If a line of continuous beams be loaded uniformly, the maximum moments are negative and are over the supports. Who ever heard of a line of beams in which the reinforcement over the supports was double that at mid-spans? The end support of such a line of beams cannot be said to be fixed, but is simply supported, hence the end beam would have a negative bending moment over next to the last support equal to that of a simple span. Who ever heard of a beam being reinforced for this? The common practice is to make a reduction in the bending moment, at the middle of the span, to about that of a line of continuous beams, regardless of the fact that they may not be continuous or even contiguous, and in spite of the fact that the loading of only one gives quite different results, and may give results approaching those of a simple beam.
If the beams be designed as simple beams—taking the clear distance between supports as the span and not the centers of bearings or the centers of supports—and if a reasonable top reinforcement be used over these supports to prevent cracks, every requirement of good engineering is met. Under extreme conditions such construction might be heavily stressed in the steel over the supports. It might even be overstressed in this steel, but what could happen? Not failure, for the beams are capable of carrying their load individually, and even if the rods over the supports were severed—a thing impossible because they cannot stretch out sufficiently—the beams would stand.

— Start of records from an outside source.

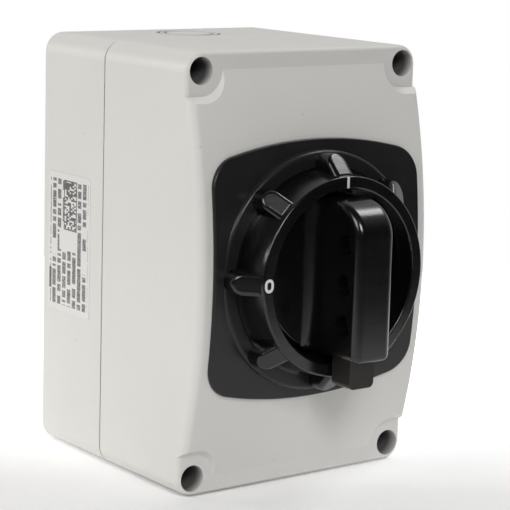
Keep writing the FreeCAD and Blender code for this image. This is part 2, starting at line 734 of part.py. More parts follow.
def make_bush_nut():
    """Hexagonal nut that pulls the bush against the inside of the cover."""
    corner = NUT_ACROSS_FLATS / math.sqrt(3)
    points = []
    for number in range(6):
        angle = math.radians(60 * number)
        points.append(Vector(corner * math.cos(angle), Y_NUT_SEAT, AXIS_Z + corner * math.sin(angle)))
    nut = prism(points, Vector(0, NUT_THICKNESS, 0))
    return nut.cut(cylinder(0, AXIS_Z, BUSH_RADIUS, (Y_NUT_SEAT, Y_NUT_SEAT + NUT_THICKNESS)))


# ---------------------------------------------------------------- handle
def grip_side():
    """Side view of the grip in the YZ plane, swept across X."""
    root = Y_SKIRT_FRONT
    x = -SKIRT_RADIUS
    bottom = AXIS_Z + GRIP_BOTTOM
    top = AXIS_Z + GRIP_TOP
    sweep_start = top - GRIP_SWEEP_HEIGHT
    sweep_end = Y_GRIP + GRIP_SWEEP_DEPTH
    radius = GRIP_BOTTOM_RADIUS
    diagonal = radius * (1 - DIAGONAL)
    sweep = Part.BezierCurve()
    sweep.setPoles([
        Vector(x, Y_GRIP, sweep_start),
        Vector(x, Y_GRIP, sweep_start + CIRCLE_BEZIER * GRIP_SWEEP_HEIGHT),
        Vector(x, sweep_end - CIRCLE_BEZIER * GRIP_SWEEP_DEPTH, top),
        Vector(x, sweep_end, top),
    ])
    corner = Part.Arc(
        Vector(x, Y_GRIP + radius, bottom),
        Vector(x, Y_GRIP + diagonal, bottom + diagonal),
        Vector(x, Y_GRIP, bottom + radius))
    outline = Part.Wire([
        Part.makeLine(Vector(x, root, bottom), Vector(x, Y_GRIP + radius, bottom)),
        corner.toShape(),
        Part.makeLine(Vector(x, Y_GRIP, bottom + radius), Vector(x, Y_GRIP, sweep_start)),
        sweep.toShape(),
        Part.makeLine(Vector(x, sweep_end, top), Vector(x, root, top)),
        Part.makeLine(Vector(x, root, top), Vector(x, root, bottom)),
    ])
    return Part.Face(outline).extrude(Vector(2 * SKIRT_RADIUS, 0, 0))


def grip_section():
    """Cross-section of the grip in the XY plane, flared at its root and swept along Z."""
    root = Y_SKIRT_FRONT
    front = Y_GRIP - CUT_MARGIN
    z = AXIS_Z - 2 * SKIRT_RADIUS
    flares = []
    for side in (-1, 1):
        flare = Part.BezierCurve()
        flare.setPoles([
            Vector(side * GRIP_HALF_WIDTH, FLARE_START_Y, z),
            Vector(side * GRIP_HALF_WIDTH, (FLARE_START_Y + root) / 2, z),
            Vector(side * (GRIP_HALF_WIDTH + FLARE_HALF_WIDTH) / 2, root, z),
            Vector(side * FLARE_HALF_WIDTH, root, z),
        ])
        flares.append(flare.toShape())
    straight = Part.makePolygon([
        Vector(-GRIP_HALF_WIDTH, FLARE_START_Y, z), Vector(-GRIP_HALF_WIDTH, front, z),
        Vector(GRIP_HALF_WIDTH, front, z), Vector(GRIP_HALF_WIDTH, FLARE_START_Y, z)])
    back = Part.makeLine(Vector(-FLARE_HALF_WIDTH, root, z), Vector(FLARE_HALF_WIDTH, root, z))
    outline = Part.Wire(Part.__sortEdges__(flares + straight.Edges + [back]))
    return Part.Face(outline).extrude(Vector(0, 0, 4 * SKIRT_RADIUS))


def grip_screw_places():
    return [(0, AXIS_Z + end * GRIP_SCREW_OFFSET) for end in (-1, 1)]


def make_handle_grip():
    """The moulded grip, open from below for the padlock slide and screwed to the hub from behind."""
    grip = grip_side().common(grip_section())
    rounded = []
    for edge in grip.Edges:
        box = edge.BoundBox
        on_flank = box.XLength < PICK_MARGIN and abs(abs(box.XMin) - GRIP_HALF_WIDTH) < PICK_MARGIN
        at_flare = box.YMin > FLARE_START_Y - PICK_MARGIN
        if on_flank and not at_flare:
            rounded.append(edge)
    grip = grip.makeFillet(GRIP_EDGE_RADIUS, rounded)
    grip = grip.cut(tube(0, AXIS_Z, GRIP_ROOT_RADIUS, 2 * SKIRT_RADIUS, (Y_STAGE, FLARE_START_Y)))
    grip = grip.cut(slide_space())
    grip = grip.cut(padlock_holes(PADLOCK_RADIUS))
    grip = grip.cut(square_bar(SHAFT_SIDE, (Y_DRIVE_SHAFT[0], Y_SKIRT_FRONT)))
    for x, z in grip_screw_places():
        grip = grip.cut(cylinder(x, z, GRIP_SCREW_RADIUS, (GRIP_SCREW_TIP, Y_SKIRT_FRONT)))
    return grip


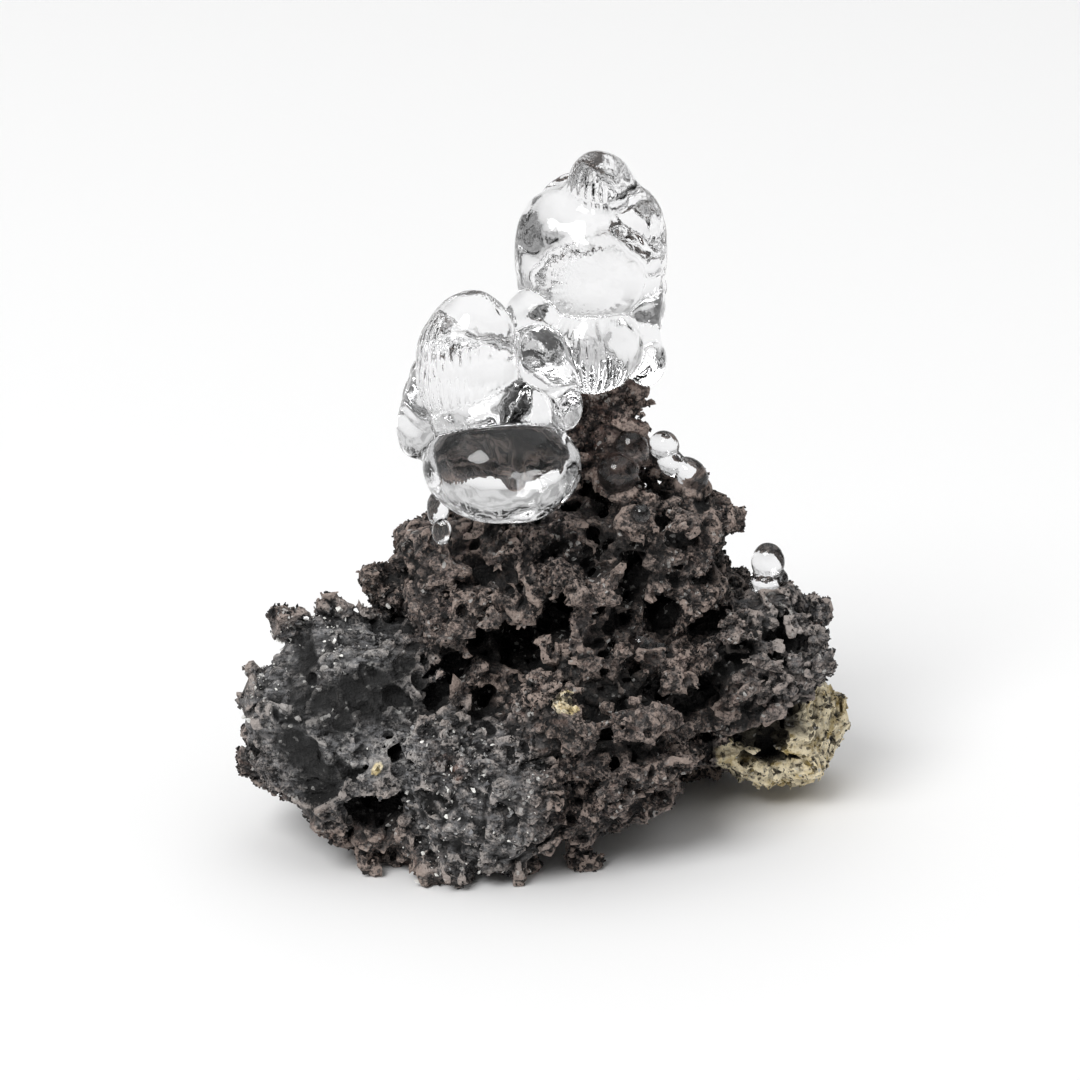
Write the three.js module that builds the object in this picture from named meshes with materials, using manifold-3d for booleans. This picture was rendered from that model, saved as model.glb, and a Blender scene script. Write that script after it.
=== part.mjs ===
// Hyalite opal on scoria: clear, glassy knobs of opal that grew on a lump of dark volcanic foam.
// Millimetres, +Z up, X to the right, Y away from the front. The origin is on the surface it rests on,
// under the middle of its outline. The stone is one solid. The opal is one solid for each growth that
// stands clear of the others.
import * as THREE from "three";
import { mergeVertices } from "three/addons/utils/BufferGeometryUtils.js";
import { ImprovedNoise } from "three/addons/math/ImprovedNoise.js";
import Module from "manifold-3d";

const wasm = await Module();
wasm.setup();
const noise = new ImprovedNoise();

// Driving dimensions, in mm.
const CONTACT_GAP = 0.3; // between the opal and the socket that holds it in the stone
const STONE_FACETS = 11; // splits of each edge of the icosahedron that is wrapped round the stone
const STONE_HEART = new THREE.Vector3(1.5, 1, 12); // the stone's skin is star-shaped about this point
const STONE_REACH = 32; // the skin is searched for from this far out
const SKIN_STEP = 0.2;
const LUMP_BLEND = 9; // higher keeps the lumps more distinct
const LUMP_SQUARENESS = 2.8; // 2 is an ellipsoid, more is blockier
const WARP = [
  { scale: 0.16, reach: 1.8 }, // cycles per mm, and how far the warp moves a point
  { scale: 0.42, reach: 1.1 },
];
const FLOOR_SPAN = 100;
const HOLLOW_FACETS = 2;
const OPAL_EDGE = 1.9; // about how long a facet's edge is on a lobe of opal
const OPAL_FACETS = { least: 1, most: 3 };

// Lumps of the stone: centre, radii, and a turn about Z in degrees.
const STONE_LUMPS = [
  { at: [1, 2, 12], size: [12, 9, 11], turn: 0 }, // the body
  { at: [-13, -5.5, 8.7], size: [6.8, 6.4, 7], turn: 20 }, // left knee
  { at: [-11.6, -9, 4], size: [3.6, 2.8, 3.4], turn: 0 }, // its lower lip
  { at: [-15.6, -4, 14.6], size: [2.4, 2.4, 2.2], turn: 0 }, // its upper corner
  { at: [-9.5, 5.5, 6.5], size: [7, 6, 7], turn: 0 }, // left, behind
  { at: [-4, -9.2, 5.6], size: [5.4, 4.4, 6.4], turn: 10 }, // front foot
  { at: [3, -5.4, 9.2], size: [7, 5, 6.4], turn: -20 }, // middle ridge
  { at: [1.4, -6, 4], size: [4, 3.4, 2.8], turn: 0 }, // low front ledge
  { at: [15, 1.5, 11], size: [5, 5, 5.4], turn: 0 }, // right knee
  { at: [17, 4.2, 5.2], size: [4.4, 5.4, 4.4], turn: -15 }, // right foot
  { at: [9, 9, 6.6], size: [7, 5.4, 7], turn: 0 }, // right, behind
  { at: [-1, 9, 10], size: [8, 5, 8], turn: 0 }, // back
  { at: [3, 1.5, 19], size: [8.6, 6.6, 6], turn: 0 }, // upper cone
  { at: [-5.6, -1, 17.4], size: [4, 4.4, 4.6], turn: 0 }, // left shoulder
  { at: [11, 2.6, 20.4], size: [3, 3.4, 3], turn: 0 }, // right shoulder
  { at: [-3.6, 2.9, 22.9], size: [2.6, 2.4, 3.4], turn: 0 }, // saddle behind the globe
  { at: [-0.4, 3.4, 23.4], size: [2.8, 2.4, 3.6], turn: 0 },
  { at: [3.6, 2, 27], size: [2.3, 2.4, 4.4], turn: 0 }, // pinnacle under the tower
  { at: [5, 2, 30.4], size: [2.6, 2.2, 1.6], turn: 0 }, // the ledge at its top
];

// Hollows where large bubbles of gas burst or ran together.
const HOLLOWS = [
  { at: [-2, -9.6, 13.4], size: [3.2, 3.4, 1.9], turn: 25 }, // between the left knee and the ridge
  { at: [-4.8, -12.6, 10.8], size: [1.6, 2.4, 1.5], turn: 0 },
  { at: [1.2, -9, 16], size: [2, 2.6, 1.4], turn: 0 },
  { at: [-11.8, -12.6, 5], size: [2.2, 2.2, 1.4], turn: 0 },
  { at: [10.4, -5.2, 6.4], size: [3.2, 3, 1.2], turn: 20 },
  { at: [7.2, -6.6, 16], size: [1.7, 2.4, 1.3], turn: 0 },
  { at: [11, -4.6, 15.4], size: [1.8, 2.4, 1.3], turn: 0 },
  { at: [7.4, 1.6, 28.2], size: [2, 3.2, 1.6], turn: 0 }, // under the ledge
  { at: [21, -1, 8.2], size: [2.2, 3.4, 1.3], turn: 0 }, // between the right knee and foot
  { at: [5, 15, 12], size: [2.6, 2.6, 1.6], turn: 0 }, // behind
  { at: [-7, 13, 9], size: [2, 2.6, 2], turn: 0 },
];

// Growths of opal. Each is a list of lobes: centre, radii, and a lean to the right in degrees.
const TOWER = [
  { at: [3.9, 2.5, 44.8], size: [2.4, 2.4, 2.8], lean: 0 }, // cap
  { at: [3.4, 2.6, 40.8], size: [4.7, 4.1, 4.4], lean: 0 }, // head
  { at: [0.7, 2.4, 41.2], size: [2.4, 2.6, 3.3], lean: -4 }, // left shoulder
  { at: [5.9, 2.6, 42], size: [2.3, 2.6, 3.1], lean: 6 }, // right shoulder
  { at: [3.2, -0.2, 39.6], size: [3.5, 3, 3.4], lean: 0 }, // bulge in front
  { at: [0.8, 2.8, 38.6], size: [2.5, 2.6, 3.4], lean: 0 }, // left side
  { at: [6.3, 3, 37.2], size: [2.1, 2.8, 4.6], lean: 0 }, // right side
  { at: [-0.4, 1, 36.7], size: [2.3, 2.3, 1.9], lean: -15 }, // low left lobe
  { at: [3.2, 0.6, 34.6], size: [3.6, 3.4, 3.3], lean: 0 }, // belly
  { at: [6.8, 2, 33.2], size: [1.7, 2, 2], lean: 0 }, // low right lobe
  { at: [2.2, 5.3, 42.4], size: [2.6, 2.2, 3], lean: -6 }, // back, high
  { at: [4.2, 5.4, 37.6], size: [3, 2.4, 3.6], lean: 0 }, // back, middle
  { at: [0.8, 4.6, 34.4], size: [2.4, 2.2, 2.6], lean: 0 }, // back, low
  { at: [5.6, 4.8, 33.6], size: [2, 2, 2.2], lean: 0 },
  { at: [3.4, 2.8, 37.6], size: [3, 2.8, 6], lean: 0 }, // heart, inside the others
];
const CLUSTER = [
  { at: [-5.2, -2, 35.1], size: [3.4, 3.2, 4.2], lean: 8 }, // egg
  { at: [-8.3, -1.5, 31.4], size: [1.9, 2.4, 3.6], lean: 12 }, // left flank
  { at: [-8.8, -1.5, 29.2], size: [1.6, 1.7, 2], lean: 0 }, // bulb on the flank
  { at: [-3.2, -3.4, 32.4], size: [4.5, 2.8, 2.8], lean: 0 }, // collar over the globe
  { at: [-2.7, -4.6, 28.4], size: [5.3, 4.4, 4.5], lean: 0 }, // globe
  { at: [0.3, -1.6, 33.5], size: [2.2, 2.2, 3], lean: -12 }, // bridge to the tower
  { at: [-0.4, -0.6, 35], size: [1.7, 1.7, 1.8], lean: 0 },
  { at: [1.9, -3.2, 31], size: [1.5, 1.5, 1.7], lean: 20 },
  { at: [-7, -2.8, 27.2], size: [1.1, 1.6, 2.4], lean: 0 }, // skirt
  { at: [-4.4, 1, 30.4], size: [3.6, 2.6, 4], lean: 0 }, // back
  { at: [-3.4, -1.6, 30.6], size: [4, 2.6, 3.6], lean: 0 }, // heart, inside the others
  { at: [-7.1, -4.5, 24.7], size: [0.8, 0.8, 1.3], lean: 0 }, // run of drops
  { at: [-6.8, -5.2, 23.2], size: [0.65, 0.6, 0.9], lean: 0 },
];
const GROWTHS = {
  hyalite_tower_and_globe: [...TOWER, ...CLUSTER],
  hyalite_smoky_buds: [
    { at: [6, -0.6, 27.6], size: [1.25, 1.3, 1.5], lean: 0 },
    { at: [5.1, -1.6, 26.2], size: [1.45, 1.4, 1.5], lean: 0 },
  ],
  hyalite_shoulder_buds: [
    { at: [8.4, 2, 26.9], size: [1.05, 1.05, 1.05], lean: 0 },
    { at: [8.9, 2, 25.7], size: [1.1, 1, 0.9], lean: 40 },
    { at: [10.3, 2, 24.9], size: [1.35, 1.1, 1], lean: 40 },
  ],
  hyalite_knee_bud: [
    { at: [15.7, 1, 18.7], size: [1.15, 1.1, 1.3], lean: 0 },
    { at: [16.3, 0.9, 17.5], size: [0.8, 0.8, 0.7], lean: 0 },
    { at: [15.6, 1, 17.2], size: [1.15, 1.1, 1], lean: 0 },
  ],
  hyalite_crevice_patch: [
    { at: [6.9, -5.6, 15.2], size: [1.1, 0.8, 0.7], lean: 20 },
    { at: [7.9, -5.6, 14.7], size: [0.8, 0.7, 0.7], lean: 0 },
  ],
  hyalite_ledge_bead: [{ at: [6.6, -4.6, 24.2], size: [0.7, 0.7, 0.7], lean: 0 }],
};

function radians(degrees) {
  return (degrees * Math.PI) / 180;
}

// A closed ball of flat facets with shared vertices.
function ball(facets) {
  const shape = new THREE.IcosahedronGeometry(1, facets);
  shape.deleteAttribute("normal");
  shape.deleteAttribute("uv");
  return mergeVertices(shape, 1e-4);
}

function solidOf(geometry) {
  return new wasm.Manifold(
    new wasm.Mesh({
      numProp: 3,
      vertProperties: new Float32Array(geometry.attributes.position.array),
      triVerts: new Uint32Array(geometry.index.array),
    }),
  );
}

function meshOf(solid, name, material) {
  const { vertProperties, triVerts } = solid.getMesh();
  const geometry = new THREE.BufferGeometry();
  geometry.setAttribute("position", new THREE.BufferAttribute(vertProperties, 3));
  geometry.setIndex(new THREE.BufferAttribute(triVerts, 1));
  const mesh = new THREE.Mesh(geometry, material);
  mesh.name = name;
  return mesh;
}

// Noise moves each point a little before the lumps are measured, which makes them craggy.
function warped(p) {
  const q = p.clone();
  for (const { scale, reach } of WARP) {
    q.x += reach * noise.noise(p.x * scale, p.y * scale, p.z * scale);
    q.y += reach * noise.noise(p.y * scale + 31, p.z * scale, p.x * scale);
    q.z += reach * noise.noise(p.z * scale, p.x * scale + 57, p.y * scale);
  }
  return q;
}

// 1 or more inside the blended lumps, falling off outside.
function stoneness(p) {
  const q = warped(p);
  let sum = 0;
  for (const { at, size, turn } of STONE_LUMPS) {
    const local = q.clone().sub(new THREE.Vector3(...at));
    local.applyAxisAngle(new THREE.Vector3(0, 0, 1), -radians(turn));
    const n = LUMP_SQUARENESS;
    const share =
      Math.abs(local.x / size[0]) ** n +
      Math.abs(local.y / size[1]) ** n +
      Math.abs(local.z / size[2]) ** n;
    sum += Math.exp(-LUMP_BLEND * (share ** (1 / n) - 1));
  }
  return sum;
}

function stoneSkin() {
  const shape = ball(STONE_FACETS);
  const places = shape.attributes.position;
  const direction = new THREE.Vector3();
  for (let i = 0; i < places.count; i++) {
    direction.fromBufferAttribute(places, i).normalize();
    let reach = STONE_REACH;
    const at = (r) => direction.clone().multiplyScalar(r).add(STONE_HEART);
    while (reach > SKIN_STEP && stoneness(at(reach)) < 1) reach -= SKIN_STEP;
    const p = at(reach);
    places.setXYZ(i, p.x, p.y, p.z);
  }
  return solidOf(shape);
}

function floorBlock() {
  const block = new THREE.BoxGeometry(FLOOR_SPAN, FLOOR_SPAN, FLOOR_SPAN);
  block.translate(0, 0, -FLOOR_SPAN / 2);
  block.deleteAttribute("normal");
  block.deleteAttribute("uv");
  return solidOf(mergeVertices(block));
}

// One ellipsoid of opal, or the room that it needs when swell is over 0.
function lobe({ at, size, lean }, swell) {
  const facets = Math.round(Math.cbrt(size[0] * size[1] * size[2]) / OPAL_EDGE);
  const shape = ball(THREE.MathUtils.clamp(facets, OPAL_FACETS.least, OPAL_FACETS.most));
  shape.scale(size[0] + swell, size[1] + swell, size[2] + swell);
  shape.rotateY(radians(lean));
  shape.translate(...at);
  return solidOf(shape);
}

function growth(lobes, swell = 0) {
  return lobes.map((one) => lobe(one, swell)).reduce((whole, next) => whole.add(next));
}

// A hollow is a plain ellipsoid, cut out of the stone.
function hollow({ at, size, turn }) {
  const shape = ball(HOLLOW_FACETS);
  shape.scale(...size);
  shape.rotateZ(radians(turn));
  shape.translate(...at);
  return solidOf(shape);
}

const sockets = growth(Object.values(GROWTHS).flat(), CONTACT_GAP);
let stone = stoneSkin().subtract(floorBlock()).subtract(sockets);
for (const place of HOLLOWS) stone = stone.subtract(hollow(place));

const scoria = new THREE.MeshStandardMaterial({ color: 0x3d3735, roughness: 0.9, metalness: 0 });
const hyalite = new THREE.MeshStandardMaterial({ color: 0xf2f6f7, roughness: 0.03, metalness: 0 });
const specimen = new THREE.Group();
specimen.add(meshOf(stone, "scoria_matrix", scoria));
for (const [name, lobes] of Object.entries(GROWTHS)) {
  specimen.add(meshOf(growth(lobes), name, hyalite));
}

// The origin moves from the stone's own datum to under the middle of the whole outline.
const middle = new THREE.Box3().setFromObject(specimen).getCenter(new THREE.Vector3());
specimen.position.set(-middle.x, -middle.y, 0);
export default specimen;
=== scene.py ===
# %% [markdown]
# # Hyalite opal on scoria
#
# Hyalite is a clear, glassy opal. Hot water and vapour laid it down, drop by drop, on a lump of scoria,
# which is frozen volcanic foam. The lesson builds both: first the stone as a volume that is dented,
# bubbled and crumbled, then the opal as smooth knobs that flow into one another, and then the light.
#
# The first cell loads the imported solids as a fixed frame, which gives the size and the place. The tables
# below are in millimetres of that frame, with the resting plane at zero.

# %% Load the frame
import math
import bmesh
import bpy
import mathutils
import numpy as np
import openvdb
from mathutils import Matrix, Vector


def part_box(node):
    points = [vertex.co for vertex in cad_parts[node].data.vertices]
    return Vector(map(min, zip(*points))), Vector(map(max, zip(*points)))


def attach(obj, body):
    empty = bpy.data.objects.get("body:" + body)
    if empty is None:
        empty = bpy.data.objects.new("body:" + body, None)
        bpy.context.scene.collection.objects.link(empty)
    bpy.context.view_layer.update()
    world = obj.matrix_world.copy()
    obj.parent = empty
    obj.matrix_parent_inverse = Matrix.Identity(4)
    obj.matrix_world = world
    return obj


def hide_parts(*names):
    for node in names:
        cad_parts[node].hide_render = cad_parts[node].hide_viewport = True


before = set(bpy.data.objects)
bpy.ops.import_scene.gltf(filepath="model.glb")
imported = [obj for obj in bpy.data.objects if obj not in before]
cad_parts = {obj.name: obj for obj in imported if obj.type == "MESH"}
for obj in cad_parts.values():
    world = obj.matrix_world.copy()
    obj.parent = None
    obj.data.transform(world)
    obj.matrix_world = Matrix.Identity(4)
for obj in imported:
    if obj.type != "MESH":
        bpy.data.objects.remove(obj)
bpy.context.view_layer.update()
MM = 0.001
print("solids in the frame:", sorted(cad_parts))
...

Continuous beam calculations have no place whatever in designing stringers of a steel bridge, though the end connections will often take a very large moment, and, if calculated as continuous, will be found to be strained to a very much larger moment. Who ever heard of a failure because of continuous beam action in the stringers of a bridge? Why cannot reinforced concrete engineering be placed on the same sound footing as structural steel engineering?